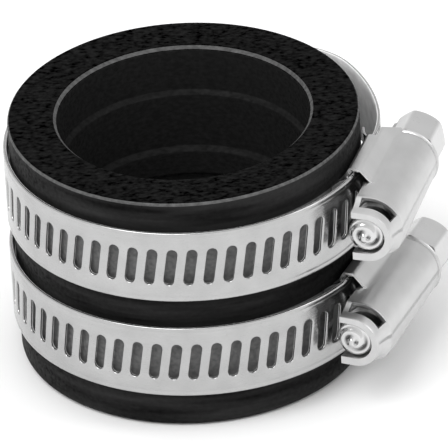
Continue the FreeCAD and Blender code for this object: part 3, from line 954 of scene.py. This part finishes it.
def make_housing(clamp):
    """The folded crown over the worm: arch, legs round the strip, webs and a front collar."""
    stations = housing_stations()
    sheet = Sheet()
    for sheet.side in (1, -1):
        arches, sides = [], []
        window = range(WINDOW_FIRST_ROW[sheet.side], ARC_STEPS + 2)
        for y in stations:
            rows = arch_rows(y, sheet.side)
            arches.append(add_arch(sheet, y, rows))
            sides.append(add_sides(sheet, y, arches[-1][-1], rows[-1][1]))
        for i, (y, after) in enumerate(zip(stations, stations[1:])):
            in_window = y >= COLLAR_BACK - 0.01 and after <= CROWN_FRONT + 0.01
            sheet.join(arches[i], arches[i + 1], window if in_window else ())
            if after <= LEG_FRONT + 0.01:
                kind = "wall"
            elif after <= LEG_BACK + 0.01:
                kind = "leg"
            else:
                kind = "web"
            sheet.join(sides[i][kind], sides[i + 1][kind], (0,) if in_window else ())

    name = f"{clamp}_cover"
    housing = sheet_solid(name, sheet.faces, sheet.outer, sheet.inner, sheet.grain)
    weld(housing)
    smooth(housing, 38)
    settle(
        housing,
        clamp_matrix(clamp),
        f"{clamp}_clamp",
        f"{clamp}_housing",
        HOUSING_STEEL,
    )
    add_bevel(housing, 0.09, 45)


# ---------------------------------------------------------------- screw
SCREW_SEGMENTS = 96
THREAD_FOOT = 2.85
THREAD_TURNS = 5.0
THREAD_START = -3.0 * SLOT_PITCH
THREAD_STEPS = 240
THREAD_RUNOUT = 0.05


def hex_radius(angle):
    """The radius of the hexagon's outline in a direction."""
    sector = math.radians(60)
    within = (angle - HEAD_CLOCKING) % sector - sector / 2
    return min(ACROSS_FLATS / 2 / math.cos(within), HEAD_CORNER_RADIUS)


def turned_rows():
    """The screw from its tip to its flange: (radius, y) pairs."""
    return [
        (TIP_RADIUS, TIP_REACH + 0.02),
        (ROOT_RADIUS - 0.08, TIP_REACH + 0.15),
        (ROOT_RADIUS - 0.02, TIP_REACH + 0.3),
        (ROOT_RADIUS, TIP_REACH + 0.6),
        (ROOT_RADIUS, 0.0),
        (ROOT_RADIUS, FLANGE_FRONT - 0.1),
        (ROOT_RADIUS + 0.1, FLANGE_FRONT),
        (FLANGE_RADIUS - 0.15, FLANGE_FRONT),
        (FLANGE_RADIUS - 0.04, FLANGE_FRONT + 0.04),
        (FLANGE_RADIUS, FLANGE_FRONT + 0.15),
        (FLANGE_RADIUS, HEAD_FRONT - 0.25),
        (FLANGE_RADIUS - 0.08, HEAD_FRONT - 0.08),
        (FLANGE_RADIUS - 0.25, HEAD_FRONT),
    ]


def ring_at(y, radii, angles):
    """A ring of points round the screw's axis; radii has one radius for each angle."""
    return [(r * math.cos(a), y, r * math.sin(a)) for r, a in zip(radii, angles)]


def screw_grain(points):
    """Texture places that run along the screw, out from its axis and round it."""
    return [(p[1], math.hypot(p[0], p[2]), math.atan2(p[2], p[0])) for p in points]


def tip_rings(angles):
    """The tip's domed face with a worn spiral groove, and how much painted shade each of its
    points gets, most in the groove.
    """
    rings, groove_shade = [], []
    for radius in np.linspace(0.05, TIP_RADIUS - 0.1, 18):
        dome = TIP_DOME * (1 - (radius / TIP_RADIUS) ** 2)
        fade = min(1.0, (TIP_RADIUS - radius) / SPIRAL_EDGE) * min(1.0, radius / SPIRAL_CENTRE)
        ring = []
        for angle in angles:
            # the groove is nearly worn away on two opposite sides
            left = 0.6 + 0.4 * math.sin(2 * angle + 2.6)
            groove = fade * left * math.sin(angle - 2 * math.pi * radius / SPIRAL_PITCH)
            y = TIP_REACH - dome - SPIRAL_DEPTH * groove
            ring.append((radius * math.cos(angle), y, radius * math.sin(angle)))
            # painted shade: darkest where the groove is deepest
            groove_shade.append(max(0.0, -GROOVE_SHADE_GAIN * groove - GROOVE_SHADE_OFFSET))
        rings.append(ring)
    return rings, groove_shade


def head_rings(angles):
    """The hexagonal head, with its far end chamfered by a cone."""
    chamfer_start = HEAD_BACK - HEAD_CHAMFER
    levels = [HEAD_FRONT, HEAD_FRONT + 0.03, chamfer_start]
    levels += list(np.linspace(chamfer_start, HEAD_BACK, 16))[1:]
    rings = []
    for y in levels:
        cone = ACROSS_FLATS / 2 - CHAMFER_INSET + (HEAD_BACK - y) * CHAMFER_SLOPE
        foot = 0.05 if y == HEAD_FRONT else 0.0
        rings.append(ring_at(y, [min(hex_radius(a) - foot, cone) for a in angles], angles))
    rings.append(ring_at(HEAD_BACK + 0.02, [HEAD_FACE_RADIUS] * len(angles), angles))
    return rings


def make_screw(clamp):
    """The hex-head worm screw, turned round its own axis and then laid along Y."""
    angles = np.arange(SCREW_SEGMENTS) * 2 * math.pi / SCREW_SEGMENTS + HEAD_CLOCKING
    rings, groove_shade = tip_rings(angles)
    rings += [ring_at(y, [radius] * len(angles), angles) for radius, y in turned_rows()]
    rings += head_rings(angles)
    points = [p for ring in rings for p in ring]
    faces = grid_faces(len(rings), SCREW_SEGMENTS, wrap_columns=True)
    faces.append(tuple(range(SCREW_SEGMENTS)))
    faces.append(tuple(range(len(points) - SCREW_SEGMENTS, len(points))))
    screw = make_mesh(f"{clamp}_screw_solid", points, faces, screw_grain(points))
    layer = screw.data.attributes.new("groove_shade", "FLOAT", "POINT")
    layer.data.foreach_set("value", groove_shade + [0.0] * (len(points) - len(groove_shade)))
    weld(screw)

    cutter = driver_slot_cutter()
    cut = screw.modifiers.new("driver_slot", "BOOLEAN")
    cut.operation = "DIFFERENCE"
    cut.object = cutter
    pick_only(screw)
    bpy.ops.object.modifier_apply(modifier=cut.name)
    bpy.data.objects.remove(cutter)

    screw = join([screw, make_worm()], f"{clamp}_screw_piece")
    smooth(screw, 32)
    matrix = clamp_matrix(clamp) @ Matrix.Translation((SCREW_OFFSET, 0, 0))
    settle(
        screw, matrix, f"{clamp}_screw", f"{clamp}_worm_screw", SCREW_STEEL
    )


def driver_slot_cutter():
    """A box for the flat driver slot across the head; it stands out past the head's face."""
    bpy.ops.mesh.primitive_cube_add(size=1)
    box = bpy.context.active_object
    spare = 1.0
    middle = HEAD_BACK - DRIVER_SLOT_DEPTH / 2 + spare / 2
    place = Matrix.Translation((0, middle, 0))
    turn = Matrix.Rotation(-DRIVER_SLOT_CLOCKING, 4, "Y")
    size = (2 * ACROSS_FLATS, DRIVER_SLOT_DEPTH + spare, DRIVER_SLOT_WIDTH, 1)
    box.data.transform(place @ turn @ Matrix.Diagonal(size))
    return box


def make_worm():
    """The right-handed thread: a trapezoid swept along a helix, run out at both ends."""
    section = [(THREAD_FOOT, -0.65), (WORM_RADIUS - 0.1, -0.43), (WORM_RADIUS, -0.3)]
    section += [(r, -y) for r, y in reversed(section)]
    points = []
    for k in range(THREAD_STEPS + 1):
        share = k / THREAD_STEPS
        angle = math.pi + 2 * math.pi * THREAD_TURNS * share
        ease = min(1.0, share / THREAD_RUNOUT, (1 - share) / THREAD_RUNOUT)
        middle = THREAD_START + THREAD_TURNS * SLOT_PITCH * share
        for radius, y in section:
            r = THREAD_FOOT + (radius - THREAD_FOOT) * ease
            points.append((r * math.cos(angle), middle + y, -r * math.sin(angle)))
    faces = grid_faces(THREAD_STEPS + 1, len(section), wrap_columns=True)
    faces.append(tuple(range(len(section))))
    faces.append(tuple(range(len(points) - len(section), len(points))))
    return make_mesh("worm", points, faces, screw_grain(points))


# ---------------------------------------------------------------- studio
FLOOR_REACH = 3000

# lamps and the camera are placed in metres
LAMP_TARGET = (0, 0, 0.02)
CAMERA_DISTANCE = 1.65
CAMERA_ELEVATION = math.radians(30.99)
CAMERA_LENS = 826.3
CAMERA_TARGET = (0.0055, -0.0095, 0.0262)
CAMERA_ROLL = math.radians(-3.24)


def make_floor():
    """A wide pale floor that runs off to white."""
    material, _, shader = new_material("floor_white")
    shader.inputs["Base Color"].default_value = (0.95, 0.95, 0.95, 1)
    shader.inputs["Roughness"].default_value = 0.9
    signs = [(-1, -1), (1, -1), (1, 1), (-1, 1)]
    corners = [(FLOOR_REACH * x, FLOOR_REACH * y, 0) for x, y in signs]
    floor = make_mesh("floor", corners, [(0, 1, 2, 3)])
    floor.data.transform(Matrix.Scale(MM, 4))
    floor.data.materials.append(material)


def aim(obj, target, roll=0.0):
    """Turn a camera or lamp towards a point, and roll it about its line of sight."""
    direction = Vector(target) - obj.location
    turn = Matrix.Rotation(roll, 3, "Z").to_quaternion()
    obj.rotation_mode = "QUATERNION"
    obj.rotation_quaternion = direction.to_track_quat("-Z", "Y") @ turn


def add_softbox(name, place, width, height, watts):
    """A large area lamp aimed at the coupling."""
    lamp = bpy.data.lights.new(name, "AREA")
    lamp.shape = "RECTANGLE"
    lamp.size, lamp.size_y = width, height
    lamp.energy = watts
    obj = bpy.data.objects.new(name, lamp)
    obj.location = place
    bpy.context.scene.collection.objects.link(obj)
    aim(obj, LAMP_TARGET)


def make_world():
    """An even light tent, a little darker half way up."""
    world = bpy.data.worlds.new("studio")
    world.use_nodes = True
    tree = world.node_tree
    back = tree.nodes["Background"]
    place = tree.nodes.new("ShaderNodeTexCoord").outputs["Generated"]
    split = tree.nodes.new("ShaderNodeSeparateXYZ")
    tree.links.new(place, split.inputs["Vector"])
    shade = add_ramp(tree, split.outputs["Z"], [(0.0, 1.0), (0.25, 0.92), (0.5, 0.72), (0.8, 1.0)])
    tree.links.new(shade, back.inputs["Color"])
    back.inputs["Strength"].default_value = 1.0
    bpy.context.scene.world = world
    bpy.context.scene.view_settings.view_transform = "Standard"


def make_camera():
    """A long lens from the front and above, rolled a little as the product shot is."""
    data = bpy.data.cameras.new("camera")
    data.lens = CAMERA_LENS
    data.sensor_width = 36
    data.clip_start, data.clip_end = 0.1, 20
    camera = bpy.data.objects.new("camera", data)
    back = CAMERA_DISTANCE * math.cos(CAMERA_ELEVATION)
    up = CAMERA_DISTANCE * math.sin(CAMERA_ELEVATION)
    camera.location = (0, -back, SLEEVE_HEIGHT * MM + up)
    bpy.context.scene.collection.objects.link(camera)
    aim(camera, CAMERA_TARGET, CAMERA_ROLL)
    bpy.context.scene.camera = camera


make_sleeve()
for clamp_name in ("upper", "lower"):
    make_band(clamp_name)
    make_saddle(clamp_name)
    make_housing(clamp_name)
    make_screw(clamp_name)

make_floor()
make_world()
add_softbox("key", (-0.55, -0.75, 1.35), width=1.1, height=0.9, watts=13)
add_softbox("right", (1.3, -0.35, 1.0), width=0.5, height=1.0, watts=4)
make_camera()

--------------------

## Required task
Among the lines above, determine how many hold the word "scene"; report the figure alone.

## Exercise solution
6